= What you have to do =
Look through the material below and copy exactly the lines from the line with "cad_parts[node].hide_render = cad_parts[node].hide_viewport" to the line with "obj.parent = None", those two lines included.

= Input rows =
════════════════════

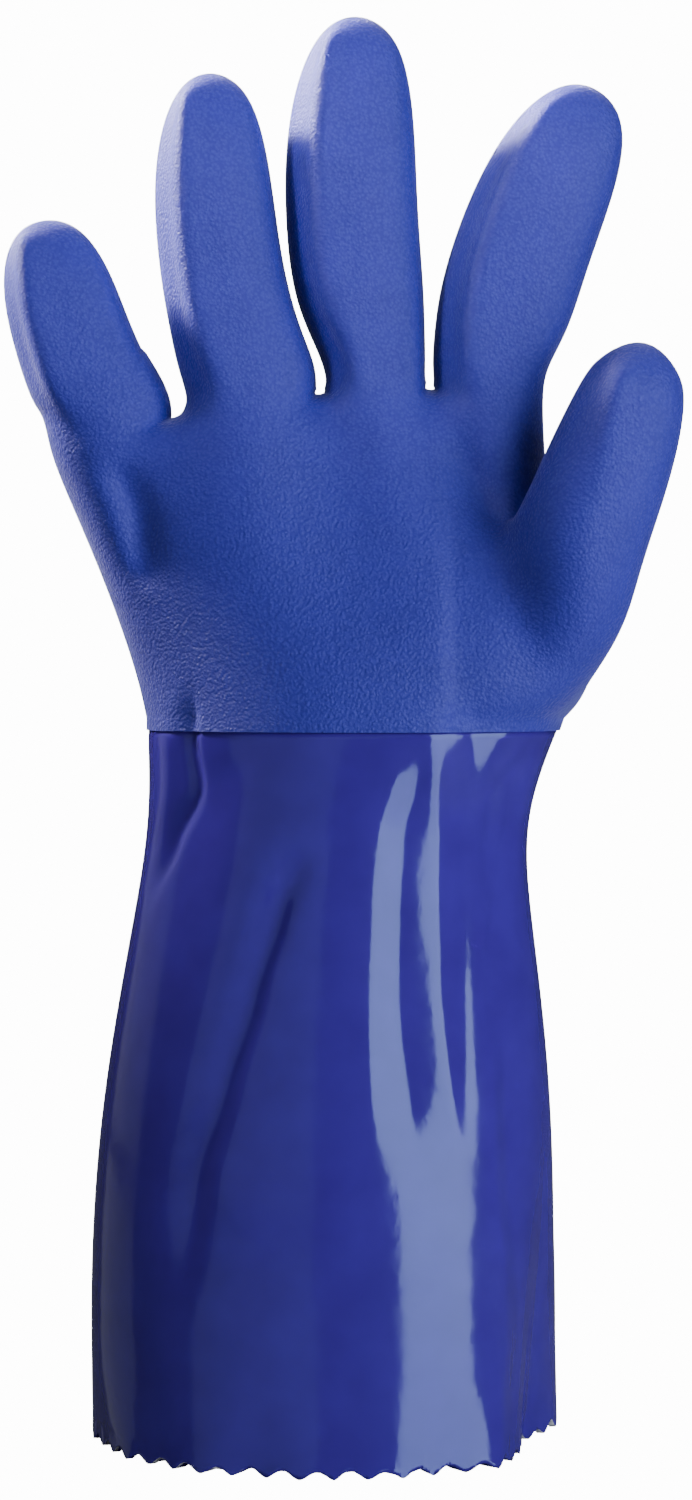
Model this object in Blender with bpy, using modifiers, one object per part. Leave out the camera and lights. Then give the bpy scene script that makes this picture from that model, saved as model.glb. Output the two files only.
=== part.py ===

════════════════════

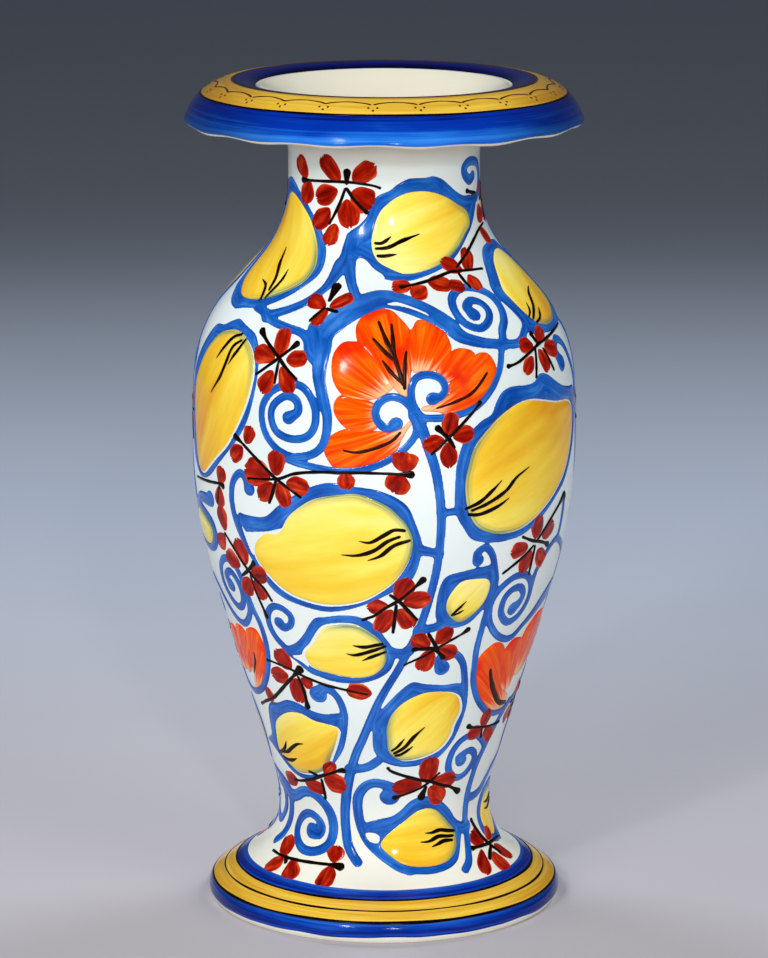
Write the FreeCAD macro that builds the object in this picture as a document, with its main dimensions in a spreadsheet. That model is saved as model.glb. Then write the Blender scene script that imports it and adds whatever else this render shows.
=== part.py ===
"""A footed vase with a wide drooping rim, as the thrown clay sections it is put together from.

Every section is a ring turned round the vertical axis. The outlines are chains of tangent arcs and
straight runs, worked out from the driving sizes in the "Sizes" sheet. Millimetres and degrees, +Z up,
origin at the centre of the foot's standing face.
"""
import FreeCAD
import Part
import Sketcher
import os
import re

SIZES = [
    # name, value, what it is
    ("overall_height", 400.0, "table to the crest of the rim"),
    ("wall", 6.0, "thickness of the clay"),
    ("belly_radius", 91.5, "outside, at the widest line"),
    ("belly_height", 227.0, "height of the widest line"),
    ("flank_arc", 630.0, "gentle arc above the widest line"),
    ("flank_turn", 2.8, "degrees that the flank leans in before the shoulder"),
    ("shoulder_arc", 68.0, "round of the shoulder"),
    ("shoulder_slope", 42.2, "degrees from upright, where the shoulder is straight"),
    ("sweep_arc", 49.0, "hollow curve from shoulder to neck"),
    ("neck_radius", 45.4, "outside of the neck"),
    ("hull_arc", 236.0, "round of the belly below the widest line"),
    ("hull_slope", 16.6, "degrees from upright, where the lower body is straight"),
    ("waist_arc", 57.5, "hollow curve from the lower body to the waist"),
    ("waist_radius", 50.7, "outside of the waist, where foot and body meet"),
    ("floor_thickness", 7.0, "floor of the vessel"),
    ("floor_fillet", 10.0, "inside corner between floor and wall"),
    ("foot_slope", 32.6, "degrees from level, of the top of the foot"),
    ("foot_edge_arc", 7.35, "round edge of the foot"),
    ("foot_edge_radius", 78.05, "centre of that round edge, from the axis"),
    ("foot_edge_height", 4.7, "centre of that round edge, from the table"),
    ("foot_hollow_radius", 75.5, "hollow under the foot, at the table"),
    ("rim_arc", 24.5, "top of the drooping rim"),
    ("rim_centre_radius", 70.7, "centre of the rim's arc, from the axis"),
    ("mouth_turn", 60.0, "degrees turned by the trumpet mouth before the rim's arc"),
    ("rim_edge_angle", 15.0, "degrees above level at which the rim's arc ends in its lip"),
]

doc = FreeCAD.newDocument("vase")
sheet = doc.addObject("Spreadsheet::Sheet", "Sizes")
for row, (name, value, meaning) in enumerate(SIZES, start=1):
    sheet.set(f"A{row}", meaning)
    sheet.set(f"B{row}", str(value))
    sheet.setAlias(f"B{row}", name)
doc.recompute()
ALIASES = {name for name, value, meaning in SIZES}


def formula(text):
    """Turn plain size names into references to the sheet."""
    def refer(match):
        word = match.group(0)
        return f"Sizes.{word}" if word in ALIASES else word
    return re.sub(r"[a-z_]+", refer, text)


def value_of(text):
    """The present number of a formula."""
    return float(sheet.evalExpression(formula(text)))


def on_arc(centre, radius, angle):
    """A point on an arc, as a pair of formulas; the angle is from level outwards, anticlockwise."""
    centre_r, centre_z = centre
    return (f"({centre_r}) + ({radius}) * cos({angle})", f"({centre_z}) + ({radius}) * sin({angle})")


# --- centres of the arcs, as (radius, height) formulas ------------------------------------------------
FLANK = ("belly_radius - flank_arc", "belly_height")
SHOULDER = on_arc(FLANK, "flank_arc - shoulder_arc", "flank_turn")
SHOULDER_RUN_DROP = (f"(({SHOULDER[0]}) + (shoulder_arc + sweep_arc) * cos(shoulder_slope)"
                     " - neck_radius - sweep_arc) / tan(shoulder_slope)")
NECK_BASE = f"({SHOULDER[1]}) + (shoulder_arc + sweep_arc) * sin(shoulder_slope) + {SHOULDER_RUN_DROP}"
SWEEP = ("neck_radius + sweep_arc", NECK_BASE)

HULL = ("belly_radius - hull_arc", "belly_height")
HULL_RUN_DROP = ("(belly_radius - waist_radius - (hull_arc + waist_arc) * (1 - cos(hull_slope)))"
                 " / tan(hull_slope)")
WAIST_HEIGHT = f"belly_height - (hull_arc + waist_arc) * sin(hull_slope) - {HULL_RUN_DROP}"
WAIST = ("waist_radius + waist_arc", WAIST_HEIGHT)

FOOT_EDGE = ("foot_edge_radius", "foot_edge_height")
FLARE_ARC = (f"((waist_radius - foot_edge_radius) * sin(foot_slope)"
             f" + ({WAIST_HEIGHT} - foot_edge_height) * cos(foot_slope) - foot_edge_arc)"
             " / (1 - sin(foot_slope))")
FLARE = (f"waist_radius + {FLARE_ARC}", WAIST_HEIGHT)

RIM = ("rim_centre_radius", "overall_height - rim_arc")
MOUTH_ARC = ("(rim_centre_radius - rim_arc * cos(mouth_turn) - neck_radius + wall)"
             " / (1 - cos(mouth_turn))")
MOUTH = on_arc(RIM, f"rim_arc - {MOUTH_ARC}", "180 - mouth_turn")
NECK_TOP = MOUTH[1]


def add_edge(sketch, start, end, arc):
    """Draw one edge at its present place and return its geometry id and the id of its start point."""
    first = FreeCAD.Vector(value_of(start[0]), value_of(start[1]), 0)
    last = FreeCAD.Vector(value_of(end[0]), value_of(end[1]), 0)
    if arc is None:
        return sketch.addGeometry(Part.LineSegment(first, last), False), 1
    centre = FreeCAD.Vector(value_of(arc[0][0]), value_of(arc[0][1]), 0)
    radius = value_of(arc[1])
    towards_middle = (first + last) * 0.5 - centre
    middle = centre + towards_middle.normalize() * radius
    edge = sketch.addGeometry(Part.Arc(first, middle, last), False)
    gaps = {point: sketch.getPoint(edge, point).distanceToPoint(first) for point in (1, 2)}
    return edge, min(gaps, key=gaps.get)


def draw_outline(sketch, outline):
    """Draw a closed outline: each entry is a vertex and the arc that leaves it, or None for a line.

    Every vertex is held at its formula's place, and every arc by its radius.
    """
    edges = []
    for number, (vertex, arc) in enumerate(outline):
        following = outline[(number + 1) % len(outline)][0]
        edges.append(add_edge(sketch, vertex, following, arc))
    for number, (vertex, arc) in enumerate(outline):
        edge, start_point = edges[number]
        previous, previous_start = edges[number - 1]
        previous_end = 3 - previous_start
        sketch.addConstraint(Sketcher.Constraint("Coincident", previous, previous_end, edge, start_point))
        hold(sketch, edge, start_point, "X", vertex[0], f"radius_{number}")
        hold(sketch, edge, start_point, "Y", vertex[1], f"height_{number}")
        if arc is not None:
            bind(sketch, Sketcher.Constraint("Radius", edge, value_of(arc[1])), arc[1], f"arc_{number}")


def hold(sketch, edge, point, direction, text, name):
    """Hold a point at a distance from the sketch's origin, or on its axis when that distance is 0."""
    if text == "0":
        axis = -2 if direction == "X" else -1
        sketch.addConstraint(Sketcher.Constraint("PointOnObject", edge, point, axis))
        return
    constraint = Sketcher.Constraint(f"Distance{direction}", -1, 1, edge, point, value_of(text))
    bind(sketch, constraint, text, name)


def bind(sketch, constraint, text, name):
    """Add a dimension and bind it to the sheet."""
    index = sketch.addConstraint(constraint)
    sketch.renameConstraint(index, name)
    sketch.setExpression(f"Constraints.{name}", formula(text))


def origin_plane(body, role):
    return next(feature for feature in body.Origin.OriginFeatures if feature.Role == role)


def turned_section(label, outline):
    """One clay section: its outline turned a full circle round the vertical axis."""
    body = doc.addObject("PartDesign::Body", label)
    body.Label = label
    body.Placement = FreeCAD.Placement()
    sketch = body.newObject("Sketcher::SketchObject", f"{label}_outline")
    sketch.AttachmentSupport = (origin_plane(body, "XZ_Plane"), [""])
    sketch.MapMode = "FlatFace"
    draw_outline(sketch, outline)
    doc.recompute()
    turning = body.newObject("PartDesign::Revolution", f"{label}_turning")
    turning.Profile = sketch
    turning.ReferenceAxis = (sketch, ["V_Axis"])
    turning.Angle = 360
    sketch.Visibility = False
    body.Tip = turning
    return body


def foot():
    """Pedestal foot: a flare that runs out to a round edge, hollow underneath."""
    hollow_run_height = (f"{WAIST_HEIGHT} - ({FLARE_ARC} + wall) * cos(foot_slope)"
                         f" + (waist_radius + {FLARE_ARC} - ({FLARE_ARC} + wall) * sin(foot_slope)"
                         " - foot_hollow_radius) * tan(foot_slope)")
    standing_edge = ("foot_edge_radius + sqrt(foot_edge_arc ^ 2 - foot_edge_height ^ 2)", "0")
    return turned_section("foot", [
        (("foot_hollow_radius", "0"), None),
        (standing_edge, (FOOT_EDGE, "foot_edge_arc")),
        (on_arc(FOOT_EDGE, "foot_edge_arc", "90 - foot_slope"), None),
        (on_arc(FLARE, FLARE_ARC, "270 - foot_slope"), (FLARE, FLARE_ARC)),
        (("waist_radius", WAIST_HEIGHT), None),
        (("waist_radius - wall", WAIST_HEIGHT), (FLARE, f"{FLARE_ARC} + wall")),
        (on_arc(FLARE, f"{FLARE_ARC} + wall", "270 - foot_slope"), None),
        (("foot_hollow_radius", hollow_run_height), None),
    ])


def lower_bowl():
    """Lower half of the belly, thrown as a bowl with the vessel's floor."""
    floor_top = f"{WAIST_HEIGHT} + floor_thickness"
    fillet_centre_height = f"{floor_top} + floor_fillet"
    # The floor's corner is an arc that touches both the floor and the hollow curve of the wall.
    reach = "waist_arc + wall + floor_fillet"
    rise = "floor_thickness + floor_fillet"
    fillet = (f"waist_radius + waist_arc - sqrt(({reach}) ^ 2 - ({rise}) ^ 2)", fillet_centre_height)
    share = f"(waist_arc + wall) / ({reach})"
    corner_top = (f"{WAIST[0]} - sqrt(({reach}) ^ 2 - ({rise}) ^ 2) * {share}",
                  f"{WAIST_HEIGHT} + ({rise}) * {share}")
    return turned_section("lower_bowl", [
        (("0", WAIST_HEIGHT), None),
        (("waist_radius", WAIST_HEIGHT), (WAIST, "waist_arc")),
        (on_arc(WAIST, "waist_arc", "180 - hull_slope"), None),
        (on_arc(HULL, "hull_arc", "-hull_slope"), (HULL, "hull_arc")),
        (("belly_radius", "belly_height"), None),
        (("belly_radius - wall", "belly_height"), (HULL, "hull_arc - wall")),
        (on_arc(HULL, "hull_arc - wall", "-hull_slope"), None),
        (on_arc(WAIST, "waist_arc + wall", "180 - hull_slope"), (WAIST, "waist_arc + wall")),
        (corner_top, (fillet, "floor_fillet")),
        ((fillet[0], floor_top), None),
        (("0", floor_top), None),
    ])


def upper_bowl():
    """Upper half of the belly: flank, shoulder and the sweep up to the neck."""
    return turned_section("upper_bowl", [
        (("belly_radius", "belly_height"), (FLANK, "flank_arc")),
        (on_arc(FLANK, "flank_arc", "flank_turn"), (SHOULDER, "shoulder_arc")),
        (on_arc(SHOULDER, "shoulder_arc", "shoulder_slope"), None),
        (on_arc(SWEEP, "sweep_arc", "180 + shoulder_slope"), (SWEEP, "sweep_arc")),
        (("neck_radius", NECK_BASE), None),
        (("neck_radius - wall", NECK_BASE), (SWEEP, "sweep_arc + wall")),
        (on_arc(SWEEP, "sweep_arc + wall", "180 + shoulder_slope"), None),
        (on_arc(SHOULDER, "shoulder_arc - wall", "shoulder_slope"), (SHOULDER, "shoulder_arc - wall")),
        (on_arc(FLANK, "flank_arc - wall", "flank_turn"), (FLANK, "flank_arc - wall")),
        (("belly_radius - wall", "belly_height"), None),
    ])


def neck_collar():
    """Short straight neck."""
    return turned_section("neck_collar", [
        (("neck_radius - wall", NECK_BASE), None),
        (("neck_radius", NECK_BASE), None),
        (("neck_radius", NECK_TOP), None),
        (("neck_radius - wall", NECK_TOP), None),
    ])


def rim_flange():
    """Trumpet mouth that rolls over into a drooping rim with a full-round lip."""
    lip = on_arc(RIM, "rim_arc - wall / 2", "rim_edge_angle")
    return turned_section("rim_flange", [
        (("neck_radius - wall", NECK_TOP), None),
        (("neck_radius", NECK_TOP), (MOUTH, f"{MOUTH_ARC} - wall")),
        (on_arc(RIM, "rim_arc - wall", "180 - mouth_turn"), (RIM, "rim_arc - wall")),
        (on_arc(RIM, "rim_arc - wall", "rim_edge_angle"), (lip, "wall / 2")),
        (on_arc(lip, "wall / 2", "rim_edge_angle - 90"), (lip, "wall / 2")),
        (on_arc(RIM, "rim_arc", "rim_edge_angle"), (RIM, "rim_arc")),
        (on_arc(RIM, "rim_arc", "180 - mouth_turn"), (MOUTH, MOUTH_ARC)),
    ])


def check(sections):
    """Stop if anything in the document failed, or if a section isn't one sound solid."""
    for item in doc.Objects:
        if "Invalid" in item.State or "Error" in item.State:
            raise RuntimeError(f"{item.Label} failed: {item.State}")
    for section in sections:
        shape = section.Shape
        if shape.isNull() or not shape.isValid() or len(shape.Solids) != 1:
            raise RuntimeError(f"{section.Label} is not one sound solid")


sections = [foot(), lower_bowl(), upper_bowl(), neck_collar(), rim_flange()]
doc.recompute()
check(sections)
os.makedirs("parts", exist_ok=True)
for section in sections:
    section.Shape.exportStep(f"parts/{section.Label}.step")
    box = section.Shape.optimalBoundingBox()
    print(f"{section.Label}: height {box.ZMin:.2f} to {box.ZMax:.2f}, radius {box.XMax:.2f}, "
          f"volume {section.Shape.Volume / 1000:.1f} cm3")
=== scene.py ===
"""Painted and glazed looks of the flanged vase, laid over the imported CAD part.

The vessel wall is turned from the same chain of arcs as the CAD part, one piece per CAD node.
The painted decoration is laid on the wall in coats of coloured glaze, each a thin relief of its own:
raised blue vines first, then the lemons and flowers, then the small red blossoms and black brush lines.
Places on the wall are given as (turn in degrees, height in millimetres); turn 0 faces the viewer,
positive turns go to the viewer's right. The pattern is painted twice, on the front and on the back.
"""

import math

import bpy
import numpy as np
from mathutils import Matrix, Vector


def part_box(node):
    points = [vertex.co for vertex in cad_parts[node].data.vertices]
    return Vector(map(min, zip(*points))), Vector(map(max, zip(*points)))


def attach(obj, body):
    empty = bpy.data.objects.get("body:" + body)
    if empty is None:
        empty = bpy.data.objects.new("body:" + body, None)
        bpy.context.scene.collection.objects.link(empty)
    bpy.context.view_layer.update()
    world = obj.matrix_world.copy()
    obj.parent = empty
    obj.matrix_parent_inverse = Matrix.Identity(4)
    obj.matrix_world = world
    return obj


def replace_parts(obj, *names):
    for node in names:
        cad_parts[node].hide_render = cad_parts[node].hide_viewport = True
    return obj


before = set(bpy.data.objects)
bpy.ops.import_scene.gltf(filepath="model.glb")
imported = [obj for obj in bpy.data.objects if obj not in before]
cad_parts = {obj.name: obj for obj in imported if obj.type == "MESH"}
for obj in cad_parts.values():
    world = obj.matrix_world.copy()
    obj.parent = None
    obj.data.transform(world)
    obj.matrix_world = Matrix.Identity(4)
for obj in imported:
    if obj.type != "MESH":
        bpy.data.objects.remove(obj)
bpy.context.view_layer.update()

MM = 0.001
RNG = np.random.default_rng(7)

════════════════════

= Task result =
        cad_parts[node].hide_render = cad_parts[node].hide_viewport = True
    return obj


before = set(bpy.data.objects)
bpy.ops.import_scene.gltf(filepath="model.glb")
imported = [obj for obj in bpy.data.objects if obj not in before]
cad_parts = {obj.name: obj for obj in imported if obj.type == "MESH"}
for obj in cad_parts.values():
    world = obj.matrix_world.copy()
    obj.parent = None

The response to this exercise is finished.